Supplied data:
◆ ◆ ◆ ◆ ◆ ◆ ◆
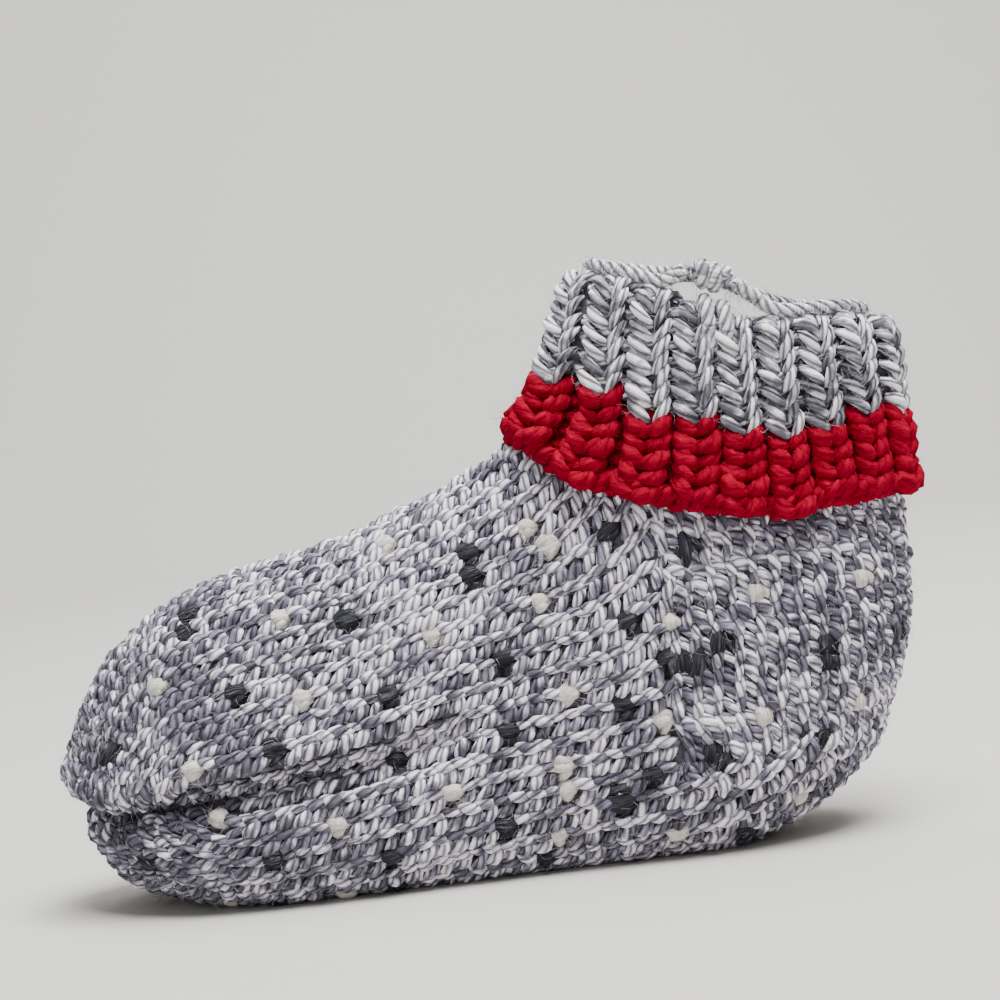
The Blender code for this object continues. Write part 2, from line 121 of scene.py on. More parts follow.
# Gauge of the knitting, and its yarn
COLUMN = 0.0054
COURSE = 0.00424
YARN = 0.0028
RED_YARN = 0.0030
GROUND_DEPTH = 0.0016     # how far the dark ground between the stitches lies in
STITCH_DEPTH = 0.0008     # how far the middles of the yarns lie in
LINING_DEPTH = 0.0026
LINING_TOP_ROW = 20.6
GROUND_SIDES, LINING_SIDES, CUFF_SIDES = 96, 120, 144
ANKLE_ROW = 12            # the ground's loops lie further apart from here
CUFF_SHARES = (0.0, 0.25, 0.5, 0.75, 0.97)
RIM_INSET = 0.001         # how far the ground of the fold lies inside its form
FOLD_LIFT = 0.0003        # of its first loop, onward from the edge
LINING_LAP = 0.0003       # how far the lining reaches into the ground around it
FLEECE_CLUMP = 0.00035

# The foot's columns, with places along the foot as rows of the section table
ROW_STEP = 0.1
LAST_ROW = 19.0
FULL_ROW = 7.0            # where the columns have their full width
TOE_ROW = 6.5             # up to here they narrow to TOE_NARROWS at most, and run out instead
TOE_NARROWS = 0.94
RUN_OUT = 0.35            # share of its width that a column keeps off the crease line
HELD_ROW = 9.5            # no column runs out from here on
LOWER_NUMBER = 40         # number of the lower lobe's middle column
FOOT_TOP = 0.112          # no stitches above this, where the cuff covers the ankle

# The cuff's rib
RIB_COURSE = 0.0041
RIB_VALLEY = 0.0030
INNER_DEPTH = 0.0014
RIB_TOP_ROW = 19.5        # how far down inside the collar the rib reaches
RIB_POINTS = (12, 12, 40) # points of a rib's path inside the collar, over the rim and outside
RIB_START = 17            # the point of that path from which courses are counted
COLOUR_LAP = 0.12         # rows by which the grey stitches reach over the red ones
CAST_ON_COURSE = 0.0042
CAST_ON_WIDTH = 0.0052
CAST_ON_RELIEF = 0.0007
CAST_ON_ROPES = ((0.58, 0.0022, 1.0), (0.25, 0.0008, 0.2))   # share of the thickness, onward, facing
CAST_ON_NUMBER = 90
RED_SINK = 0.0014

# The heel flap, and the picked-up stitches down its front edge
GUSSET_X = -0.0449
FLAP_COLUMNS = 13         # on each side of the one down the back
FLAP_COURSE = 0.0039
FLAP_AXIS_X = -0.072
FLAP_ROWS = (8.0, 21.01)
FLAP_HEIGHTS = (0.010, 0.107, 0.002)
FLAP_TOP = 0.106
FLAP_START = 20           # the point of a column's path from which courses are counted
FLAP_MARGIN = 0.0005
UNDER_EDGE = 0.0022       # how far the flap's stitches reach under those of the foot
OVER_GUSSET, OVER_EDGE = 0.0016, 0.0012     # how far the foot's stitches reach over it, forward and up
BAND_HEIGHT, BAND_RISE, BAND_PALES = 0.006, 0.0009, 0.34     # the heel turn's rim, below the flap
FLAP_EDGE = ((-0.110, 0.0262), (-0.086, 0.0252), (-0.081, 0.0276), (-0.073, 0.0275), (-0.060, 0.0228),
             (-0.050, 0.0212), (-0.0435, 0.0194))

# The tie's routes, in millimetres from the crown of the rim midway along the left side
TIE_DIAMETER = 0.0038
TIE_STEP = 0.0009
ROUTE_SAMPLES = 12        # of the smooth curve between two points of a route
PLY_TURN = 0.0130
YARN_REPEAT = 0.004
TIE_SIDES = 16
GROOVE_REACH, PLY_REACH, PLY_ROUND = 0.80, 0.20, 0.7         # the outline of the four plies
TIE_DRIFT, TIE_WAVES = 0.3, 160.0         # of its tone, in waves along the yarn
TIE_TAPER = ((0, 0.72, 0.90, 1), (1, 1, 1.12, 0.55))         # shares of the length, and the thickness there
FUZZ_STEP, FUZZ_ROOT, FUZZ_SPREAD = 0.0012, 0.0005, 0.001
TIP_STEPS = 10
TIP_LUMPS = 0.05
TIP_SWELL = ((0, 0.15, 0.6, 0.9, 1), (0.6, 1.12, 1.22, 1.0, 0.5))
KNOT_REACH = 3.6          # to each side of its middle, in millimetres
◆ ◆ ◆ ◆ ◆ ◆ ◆
Objective: The lines above should be duplicated exactly.

Correct result:
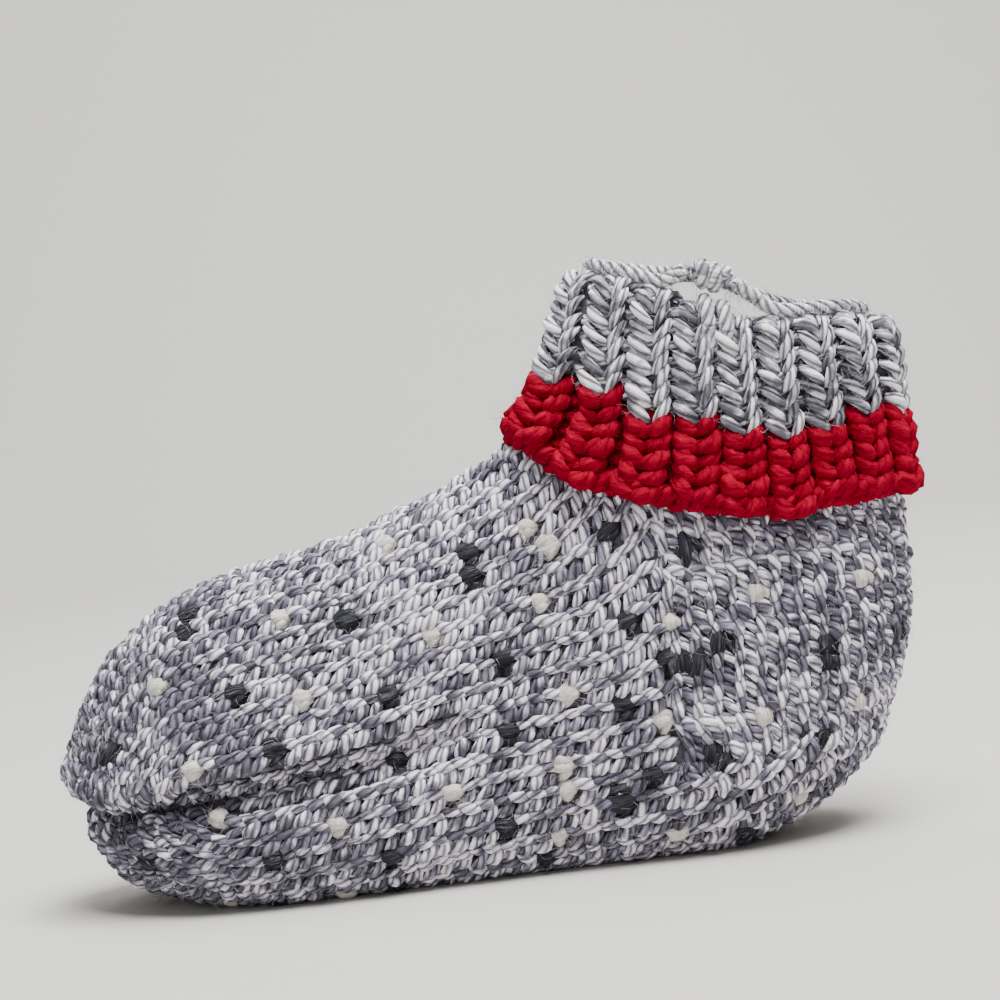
The Blender code for this object continues. Write part 2, from line 121 of scene.py on. More parts follow.
# Gauge of the knitting, and its yarn
COLUMN = 0.0054
COURSE = 0.00424
YARN = 0.0028
RED_YARN = 0.0030
GROUND_DEPTH = 0.0016     # how far the dark ground between the stitches lies in
STITCH_DEPTH = 0.0008     # how far the middles of the yarns lie in
LINING_DEPTH = 0.0026
LINING_TOP_ROW = 20.6
GROUND_SIDES, LINING_SIDES, CUFF_SIDES = 96, 120, 144
ANKLE_ROW = 12            # the ground's loops lie further apart from here
CUFF_SHARES = (0.0, 0.25, 0.5, 0.75, 0.97)
RIM_INSET = 0.001         # how far the ground of the fold lies inside its form
FOLD_LIFT = 0.0003        # of its first loop, onward from the edge
LINING_LAP = 0.0003       # how far the lining reaches into the ground around it
FLEECE_CLUMP = 0.00035

# The foot's columns, with places along the foot as rows of the section table
ROW_STEP = 0.1
LAST_ROW = 19.0
FULL_ROW = 7.0            # where the columns have their full width
TOE_ROW = 6.5             # up to here they narrow to TOE_NARROWS at most, and run out instead
TOE_NARROWS = 0.94
RUN_OUT = 0.35            # share of its width that a column keeps off the crease line
HELD_ROW = 9.5            # no column runs out from here on
LOWER_NUMBER = 40         # number of the lower lobe's middle column
FOOT_TOP = 0.112          # no stitches above this, where the cuff covers the ankle

# The cuff's rib
RIB_COURSE = 0.0041
RIB_VALLEY = 0.0030
INNER_DEPTH = 0.0014
RIB_TOP_ROW = 19.5        # how far down inside the collar the rib reaches
RIB_POINTS = (12, 12, 40) # points of a rib's path inside the collar, over the rim and outside
RIB_START = 17            # the point of that path from which courses are counted
COLOUR_LAP = 0.12         # rows by which the grey stitches reach over the red ones
CAST_ON_COURSE = 0.0042
CAST_ON_WIDTH = 0.0052
CAST_ON_RELIEF = 0.0007
CAST_ON_ROPES = ((0.58, 0.0022, 1.0), (0.25, 0.0008, 0.2))   # share of the thickness, onward, facing
CAST_ON_NUMBER = 90
RED_SINK = 0.0014

# The heel flap, and the picked-up stitches down its front edge
GUSSET_X = -0.0449
FLAP_COLUMNS = 13         # on each side of the one down the back
FLAP_COURSE = 0.0039
FLAP_AXIS_X = -0.072
FLAP_ROWS = (8.0, 21.01)
FLAP_HEIGHTS = (0.010, 0.107, 0.002)
FLAP_TOP = 0.106
FLAP_START = 20           # the point of a column's path from which courses are counted
FLAP_MARGIN = 0.0005
UNDER_EDGE = 0.0022       # how far the flap's stitches reach under those of the foot
OVER_GUSSET, OVER_EDGE = 0.0016, 0.0012     # how far the foot's stitches reach over it, forward and up
BAND_HEIGHT, BAND_RISE, BAND_PALES = 0.006, 0.0009, 0.34     # the heel turn's rim, below the flap
FLAP_EDGE = ((-0.110, 0.0262), (-0.086, 0.0252), (-0.081, 0.0276), (-0.073, 0.0275), (-0.060, 0.0228),
             (-0.050, 0.0212), (-0.0435, 0.0194))

# The tie's routes, in millimetres from the crown of the rim midway along the left side
TIE_DIAMETER = 0.0038
TIE_STEP = 0.0009
ROUTE_SAMPLES = 12        # of the smooth curve between two points of a route
PLY_TURN = 0.0130
YARN_REPEAT = 0.004
TIE_SIDES = 16
GROOVE_REACH, PLY_REACH, PLY_ROUND = 0.80, 0.20, 0.7         # the outline of the four plies
TIE_DRIFT, TIE_WAVES = 0.3, 160.0         # of its tone, in waves along the yarn
TIE_TAPER = ((0, 0.72, 0.90, 1), (1, 1, 1.12, 0.55))         # shares of the length, and the thickness there
FUZZ_STEP, FUZZ_ROOT, FUZZ_SPREAD = 0.0012, 0.0005, 0.001
TIP_STEPS = 10
TIP_LUMPS = 0.05
TIP_SWELL = ((0, 0.15, 0.6, 0.9, 1), (0.6, 1.12, 1.22, 1.0, 0.5))
KNOT_REACH = 3.6          # to each side of its middle, in millimetres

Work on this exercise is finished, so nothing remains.